Occupying then the door of my tent - by way of vantage ground, as soon as the stranger was come

Within earshot, I lifted up my voice, and cried in a style of Arabian familiarity, "O thou that ridest so furiously, - weary and disappointed one, - turn in, I pray thee, into the tent of thy servant, and eat bread, and drink wine, that thy soul may becomforted." To which he answered and said, "Man, - dweller in sulphureous places, - I will not eat bread, nor drink wine, neither will I enter into thy tent, until I have measured out a resting-place for my Lord the Prince."
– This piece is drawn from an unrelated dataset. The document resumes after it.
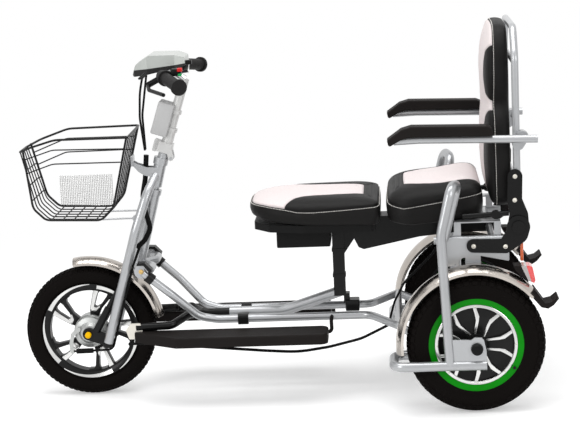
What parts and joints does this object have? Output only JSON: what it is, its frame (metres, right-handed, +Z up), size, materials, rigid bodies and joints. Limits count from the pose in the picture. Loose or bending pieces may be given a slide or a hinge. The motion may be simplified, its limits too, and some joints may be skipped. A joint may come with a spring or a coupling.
{
  "type": "electric tricycle",
  "caption": "Light electric tricycle with a folding steering column, wire basket, two footboards, a long padded seat, a reclining backrest and lift-up armrests.",
  "frame": {"origin": "on the ground, at the centre of the bounding box", "axes": "+X forward, +Y to the rider's left, +Z up"},
  "size_m": [1.4433, 0.684, 0.996],
  "materials": {
    "tyre": "matt black tread rubber",
    "silver_paint": "satin silver powder coat",
    "polished_steel": "polished",
    "black_paint": "gloss black",
    "green_paint": "gloss green ring round a silver rim",
    "black_rubber": "matt",
    "black_leather": "soft grained leatherette with a pale insert",
    "silver_plastic": "satin",
    "black_plastic": "satin",
    "clear_lens": "clear",
    "red_lens": "gloss",
    "orange_lens": "gloss"
  },
  "bodies": {
    "frame": {"axle_plates": "silver_paint", "battery_box": "black_paint", "board_brackets": "polished_steel", "centre_tube": "silver_paint", "fender_mouldings": "black_plastic", "footboard_left": "black_rubber", "footboard_right": "black_rubber", "frame_cables": "black_rubber", "front_cushion": "black_leather", "front_support": "black_paint", "guard_left": "silver_paint", "guard_right": "silver_paint", "head_tube": "silver_paint", "rear_axles": "black_plastic", "rear_cushion": "black_leather", "rear_fender_left": "polished_steel", "rear_fender_right": "polished_steel", "rear_frame": "silver_paint", "recliner_lowers": "black_paint", "seat_base": "black_plastic", "seat_beam": "black_paint", "seat_post": "black_paint", "side_reflectors": "orange_lens", "side_tube_left": "silver_paint", "side_tube_right": "silver_paint", "tail_lamps": "red_lens", "tube_clamps": "black_plastic"},
    "armrest_left": {"armrest_bar_left": "silver_paint", "armrest_pad_left": "black_rubber"},
    "armrest_right": {"armrest_bar_right": "silver_paint", "armrest_pad_right": "black_rubber"},
    "backrest": {"armrest_clamps": "black_plastic", "backrest_cushion": "black_leather", "backrest_frame": "silver_paint", "recliner_uppers": "black_paint"},
    "stem_assembly": {"bar_cables": "black_rubber", "brake_levers": "black_plastic", "dash": "silver_plastic", "grips": "black_rubber", "handlebar": "polished_steel", "headlight": "clear_lens", "meter_box": "silver_plastic", "stem": "silver_paint"},
    "fork_assembly": {"basket": "black_paint", "basket_bracket": "silver_paint", "brake_plate": "polished_steel", "fork": "silver_paint", "fork_cables": "black_rubber", "fork_links": "black_paint", "front_axle": "polished_steel", "front_fender": "polished_steel"},
    "front_wheel": {"front_hub": "black_paint", "front_rim": "black_paint", "front_tyre": "tyre"},
    "rear_wheel_left": {"rear_hub_left": "black_paint", "rear_rim_left": "green_paint", "rear_tyre_left": "tyre"},
    "rear_wheel_right": {"rear_hub_right": "black_paint", "rear_rim_right": "green_paint", "rear_tyre_right": "tyre"}
  },
  "joints": [
    {"name": "steering", "type": "hinge", "parent": "frame", "child": "fork_assembly", "pos_m": [0.3975, 0, 0.365], "axis": [-0.2605, 0, 0.9655], "range_deg": [-22, 22]},
    {"name": "front_wheel_spin", "type": "hinge", "parent": "fork_assembly", "child": "front_wheel", "pos_m": [0.5405, 0, 0.181], "axis": [0, 1, 0], "continuous": true},
    {"name": "rear_wheel_left_spin", "type": "hinge", "parent": "frame", "child": "rear_wheel_left", "pos_m": [-0.5075, 0.261, 0.181], "axis": [0, 1, 0], "continuous": true},
    {"name": "rear_wheel_right_spin", "type": "hinge", "parent": "frame", "child": "rear_wheel_right", "pos_m": [-0.5075, -0.261, 0.181], "axis": [0, 1, 0], "continuous": true},
    {"name": "stem_fold", "type": "hinge", "parent": "fork_assembly", "child": "stem_assembly", "pos_m": [0.29214, 0, 0.65448], "axis": [0, -1, 0], "range_deg": [0, 85]},
    {"name": "backrest_recline", "type": "hinge", "parent": "frame", "child": "backrest", "pos_m": [-0.6265, 0, 0.475], "axis": [0, -1, 0], "range_deg": [0, 35]},
    {"name": "armrest_left_lift", "type": "hinge", "parent": "backrest", "child": "armrest_left", "pos_m": [-0.6435, 0.262, 0.709], "axis": [0, -1, 0], "range_deg": [0, 95]},
    {"name": "armrest_right_lift", "type": "hinge", "parent": "backrest", "child": "armrest_right", "pos_m": [-0.6435, -0.262, 0.709], "axis": [0, -1, 0], "range_deg": [0, 95]}
  ]
}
At this interesting moment our acquaintance was interrupted by the appearance of two other horsemen - the one a painter, the other a geologist - attached to the expedition of Prince Napoleon. They informed us that His Imperial Highness had reached Reykjavik two days after we had left, that he had encamped last night at Thingvalla, and might be expected here in about four hours: they themselves having come on in advance to prepare for his arrival. My first care was to order coffee for the tired Frenchmen; and then - feeling that long residence having given us a kind of proprietorship in the Geysirs, we were bound to do the honours of the place to the approaching band of travellers, - I summoned the cook, and enlarging in a long speech on the gravity of the occasion, gave orders that he should make a holocaust of all the remaining game, and get under way a plum-pudding, whose dimensions should do himself and England credit. A long table having been erected within the tent, Sigurdr started on a plundering expedition to the neighbouring farm, Fitzgerald undertook the ordering of the feast, while I rode on my pony across the morass, in hopes of being able to shoot a few additional plover. In a couple of hours afterwards, just as I was stalking a duck that lay innocently basking on the bosom of the river, a cloud of horsemen swept round the base of the distant mountain, and returning home, I found the encampment I had left so deserted - alive and populous with as merry a group of Frenchmen as it might ever be one's fortune to fall in with. Of course they were dressed in every variety of costumes, long boots, picturesque brigand-looking hats, with here and there a sprinkling of Scotch caps from Aberdeen; but - whatever might be the head-dress, underneath you might be sure to find a kindly, cheery face. My old friend Count Trampe, who had accompanied the expedition, at once presented me to the Prince, who was engaged in sounding the depth of the pipe of the Great Geysir, - and encouraged by the gracious reception which His Imperial Highness accorded me, I ventured to inform him that "there was a poor banquet toward," of which I trusted he - and as many of his officers as the table could hold - would condescend to partake.